Scoring the Foo Fighters as the festival’s grand finale was, in my humble opinion, quite a feat. First, I was surprised that Dave and company would do this one-off as I had heard (and Dave confirmed at the show) that they were currently working on a new album. I deal with recording artists on a regular basis, and it’s not often I can get any of them to leave a studio to handle other business while in a creative state. Second, while I’m sure AWS paid a pretty penny to get the commitment, having as exciting a marquee name like the Foo Fighters top your bill not only gives the event cachet but also a legitimacy that tells possible competition that you aren’t messing around. Intersect was basically proclaiming, “Only top-shelf here, baby.”

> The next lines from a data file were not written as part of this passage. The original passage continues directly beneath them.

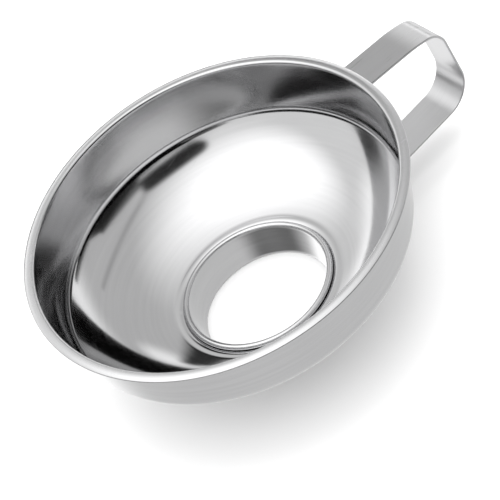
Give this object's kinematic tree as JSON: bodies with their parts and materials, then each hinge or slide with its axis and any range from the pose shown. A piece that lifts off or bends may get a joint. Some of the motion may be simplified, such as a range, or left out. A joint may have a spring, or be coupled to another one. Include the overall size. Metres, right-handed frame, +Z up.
{
  "type": "canning funnel",
  "caption": "Wide-mouth steel funnel with a flanged rim, dished floor, short tapered spout and a strap loop handle, for filling jars.",
  "frame": {"origin": "on the funnel's axis, in the plane of the spout's open end", "axes": "+Z up along the funnel's axis from the spout to the rim; +X from the axis towards the handle, which lies in the plane y = 0"},
  "size_m": [0.1722, 0.14, 0.0525],
  "materials": {
    "bowl_steel": "mirror-polished stainless steel with faint spin lines",
    "spout_steel": "polished stainless steel tube",
    "handle_steel": "satin-polished stainless steel strip",
    "weld_metal": "weld metal, lightly heat-tinted"
  },
  "bodies": {
    "root": {"bowl": "bowl_steel", "spout": "spout_steel", "handle": "handle_steel", "spout_seam_weld": "weld_metal", "handle_weld_upper_left": "weld_metal", "handle_weld_upper_right": "weld_metal", "handle_weld_lower_left": "weld_metal", "handle_weld_lower_right": "weld_metal"}
  },
  "joints": []
}
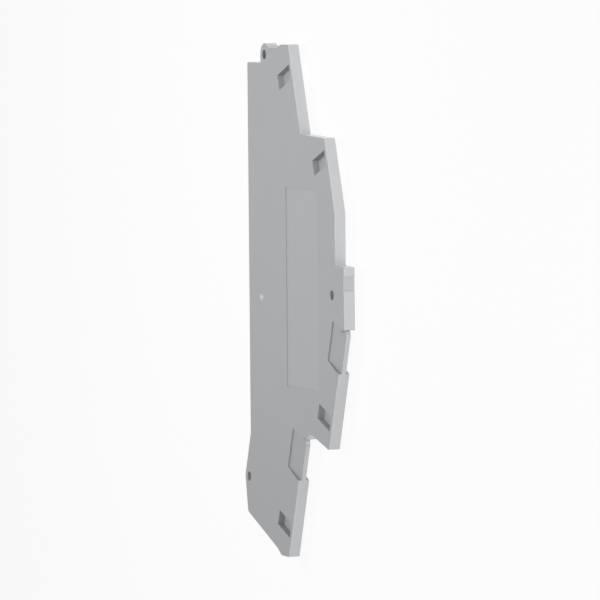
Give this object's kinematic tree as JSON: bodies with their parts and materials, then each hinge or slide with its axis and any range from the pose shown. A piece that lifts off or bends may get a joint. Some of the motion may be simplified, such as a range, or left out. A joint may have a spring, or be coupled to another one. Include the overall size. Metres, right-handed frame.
{
  "type": "terminal block end cover",
  "caption": "Thin stepped plastic plate that closes the open side of the last terminal block in a row, with press-in pegs behind and shallow pockets in front.",
  "frame": {"origin": "under the middle of the plan's bounding box, at the height of the pegs' tips", "axes": "+X runs down the base edge from the shoulder end to the toe end, +Y from the base edge towards the levels, +Z out of the front face"},
  "size_m": [0.0958, 0.0504, 0.0037],
  "materials": {
    "moulding": "light grey polyamide with a fine matt mould texture"
  },
  "bodies": {
    "root": {"end_cover": "moulding"}
  },
  "joints": []
}
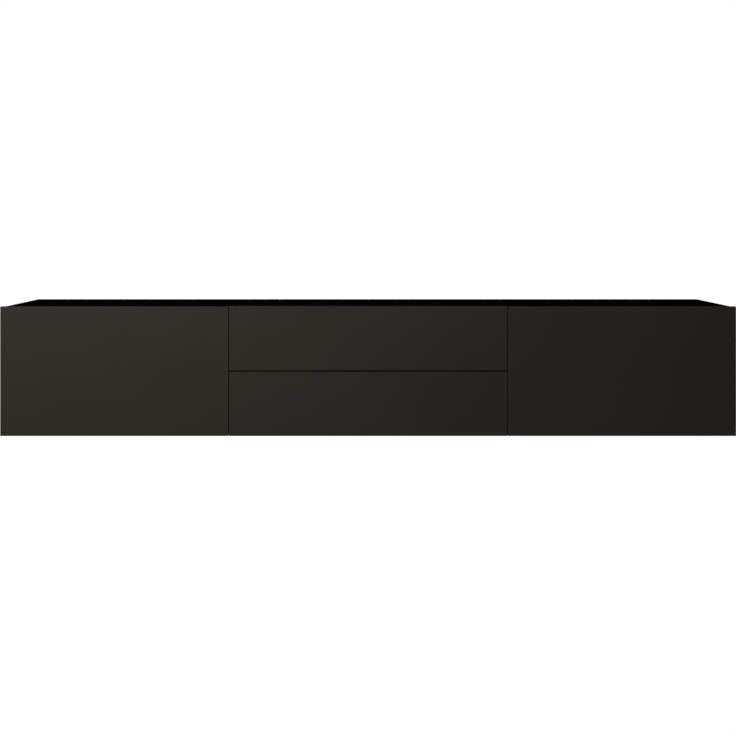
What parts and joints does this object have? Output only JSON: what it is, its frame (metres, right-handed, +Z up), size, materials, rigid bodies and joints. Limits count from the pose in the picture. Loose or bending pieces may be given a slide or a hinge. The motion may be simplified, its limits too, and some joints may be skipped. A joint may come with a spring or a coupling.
{
  "type": "wall-hung lowboard with drawers",
  "caption": "Long low wall-hung cabinet with handle-less lacquered fronts: drop-down flaps at the ends and stacked full-extension drawers in the middle.",
  "frame": {"origin": "middle of the wall rail's back face, on the wall plane, 350 mm above the cabinet's underside", "axes": "+X along the cabinet to its right-hand end seen from the front, -Y out of the fronts into the room, +Y into the wall, +Z up"},
  "size_m": [2.4, 0.45, 0.423],
  "materials": {
    "umber_lacquer": "matt lacquer",
    "black_top": "matt lacquer",
    "interior": "matt lacquer",
    "oak": "oiled",
    "steel": "satin",
    "zinc": "zinc plated",
    "nickel": "satin",
    "plastic": "fine grain"
  },
  "bodies": {
    "carcass": {"top_panel": "black_top", "bottom_panel": "umber_lacquer", "left_side_panel": "umber_lacquer", "right_side_panel": "umber_lacquer", "left_partition": "interior", "right_partition": "interior", "left_shelf": "interior", "right_shelf": "interior", "left_back_panel": "interior", "centre_back_panel": "interior", "right_back_panel": "interior", "wall_rail": "zinc", "left_inner_hanger": "zinc", "left_inner_hinge_arm": "nickel", "left_outer_hanger": "zinc", "left_outer_hinge_arm": "nickel", "left_stay_damper": "plastic", "left_latch_housing": "plastic", "right_inner_hanger": "zinc", "right_inner_hinge_arm": "nickel", "right_outer_hanger": "zinc", "right_outer_hinge_arm": "nickel", "right_stay_damper": "plastic", "right_latch_housing": "plastic", "lower_left_runner_cabinet_member": "steel", "lower_right_runner_cabinet_member": "steel", "upper_left_runner_cabinet_member": "steel", "upper_right_runner_cabinet_member": "steel"},
    "left_flap": {"left_flap_panel": "umber_lacquer", "left_inner_hinge_cup": "nickel", "left_outer_hinge_cup": "nickel", "left_stay_bracket": "steel"},
    "left_stay_lever": {"left_stay_lever": "steel"},
    "left_stay_link": {"left_stay_link": "steel"},
    "left_latch_plunger": {"left_latch_plunger": "plastic"},
    "right_flap": {"right_flap_panel": "umber_lacquer", "right_inner_hinge_cup": "nickel", "right_outer_hinge_cup": "nickel", "right_stay_bracket": "steel"},
    "right_stay_lever": {"right_stay_lever": "steel"},
    "right_stay_link": {"right_stay_link": "steel"},
    "right_latch_plunger": {"right_latch_plunger": "plastic"},
    "lower_drawer": {"lower_drawer_front": "umber_lacquer", "lower_drawer_left_side": "oak", "lower_drawer_right_side": "oak", "lower_drawer_back": "oak", "lower_drawer_bottom": "oak", "lower_left_runner_drawer_member": "steel", "lower_right_runner_drawer_member": "steel"},
    "lower_runner_middle": {"lower_left_runner_middle_member": "steel", "lower_right_runner_middle_member": "steel"},
    "upper_drawer": {"upper_drawer_front": "umber_lacquer", "upper_drawer_left_side": "oak", "upper_drawer_right_side": "oak", "upper_drawer_back": "oak", "upper_drawer_bottom": "oak", "upper_left_runner_drawer_member": "steel", "upper_right_runner_drawer_member": "steel"},
    "upper_runner_middle": {"upper_left_runner_middle_member": "steel", "upper_right_runner_middle_member": "steel"}
  },
  "joints": [
    {"name": "left_flap_hinge", "type": "hinge", "parent": "carcass", "child": "left_flap", "pos_m": [-0.828, -0.441, -0.341], "axis": [1, 0, 0], "range_deg": [0, 90]},
    {"name": "left_stay_lever_pivot", "type": "hinge", "parent": "carcass", "child": "left_stay_lever", "pos_m": [-1.17, -0.311, -0.286], "axis": [1, 0, 0], "range_deg": [0, 90]},
    {"name": "left_stay_link_pivot", "type": "hinge", "parent": "left_stay_lever", "child": "left_stay_link", "pos_m": [-1.1665, -0.29, -0.175], "axis": [1, 0, 0], "range_deg": [-90, 0]},
    {"name": "left_latch_travel", "type": "slide", "parent": "carcass", "child": "left_latch_plunger", "axis": [0, -1, 0], "range_m": [0, 0.012]},
    {"name": "right_flap_hinge", "type": "hinge", "parent": "carcass", "child": "right_flap", "pos_m": [0.828, -0.441, -0.341], "axis": [1, 0, 0], "range_deg": [0, 90]},
    {"name": "right_stay_lever_pivot", "type": "hinge", "parent": "carcass", "child": "right_stay_lever", "pos_m": [1.17, -0.311, -0.286], "axis": [1, 0, 0], "range_deg": [0, 90]},
    {"name": "right_stay_link_pivot", "type": "hinge", "parent": "right_stay_lever", "child": "right_stay_link", "pos_m": [1.1665, -0.29, -0.175], "axis": [1, 0, 0], "range_deg": [-90, 0]},
    {"name": "right_latch_travel", "type": "slide", "parent": "carcass", "child": "right_latch_plunger", "axis": [0, -1, 0], "range_m": [0, 0.012]},
    {"name": "lower_drawer_slide", "type": "slide", "parent": "carcass", "child": "lower_drawer", "axis": [0, -1, 0], "range_m": [0, 0.38]},
    {"name": "lower_runner_middle_slide", "type": "slide", "parent": "carcass", "child": "lower_runner_middle", "axis": [0, -1, 0], "range_m": [0, 0.19]},
    {"name": "upper_drawer_slide", "type": "slide", "parent": "carcass", "child": "upper_drawer", "axis": [0, -1, 0], "range_m": [0, 0.38]},
    {"name": "upper_runner_middle_slide", "type": "slide", "parent": "carcass", "child": "upper_runner_middle", "axis": [0, -1, 0], "range_m": [0, 0.19]}
  ],
  "couplings": [
    {"joint": "left_stay_lever_pivot", "follows": "left_flap_hinge", "ratio": 1},
    {"joint": "left_stay_link_pivot", "follows": "left_flap_hinge", "ratio": -1},
    {"joint": "left_latch_travel", "follows": "left_flap_hinge", "m_per_rad": 0.0076},
    {"joint": "right_stay_lever_pivot", "follows": "right_flap_hinge", "ratio": 1},
    {"joint": "right_stay_link_pivot", "follows": "right_flap_hinge", "ratio": -1},
    {"joint": "right_latch_travel", "follows": "right_flap_hinge", "m_per_rad": 0.0076},
    {"joint": "lower_runner_middle_slide", "follows": "lower_drawer_slide", "ratio": 0.5},
    {"joint": "upper_runner_middle_slide", "follows": "upper_drawer_slide", "ratio": 0.5}
  ]
}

Having spent a lot of 2019 on the road hitting up the festival circuit, Foo Fighters’ setlist was as polished as could be. “All My Life”, “Learn To Fly”, “Times Like These”, “Best Of You”, “Everlong”… their setlist was a veritable “best of” from their entire repertoire, and their hardcore fans (fans who rushed the festival grounds when doors opened, and faithfully stayed up at the front of the rails all day to get a front-row view) sang along to every songe, rapt with glee.
Though I had seen video clips of Dave taking the drums to let Taylor Hawkins take lead vocal duties on a cover of Queen’s “Under Pressure”, it was a treat fantastic to see happen live. I’ve been a fan of Taylor’s non-Foos projects. His self-titled, debut album Taylor Hawkins & The Coattail Riders is a very underrated album, and watching him turn on the front-man charm, on such an iconic song, was a real treat.
Also plentiful on the interwebs are impromptu moments when Dave engages the crowd to have some lucky fan join the band on stage to jam out for a song. That didn’t happen at Intersect though. Dave Invited someone to the stage … but it wasn’t to rock out on a song. It was to chug a beer (a Coors Light, apparently) with Dave! Before “Big Me”, Dave shotgunned a brew with a “big boy” wearing a Santa cap, who, as Dave quickly noted, wasn’t getting down the chimney this year. After pounding the beer, Dave wiped his face with the Santa Cap. Hilarious. Yet another footnote in Foo Fighters’ concert history.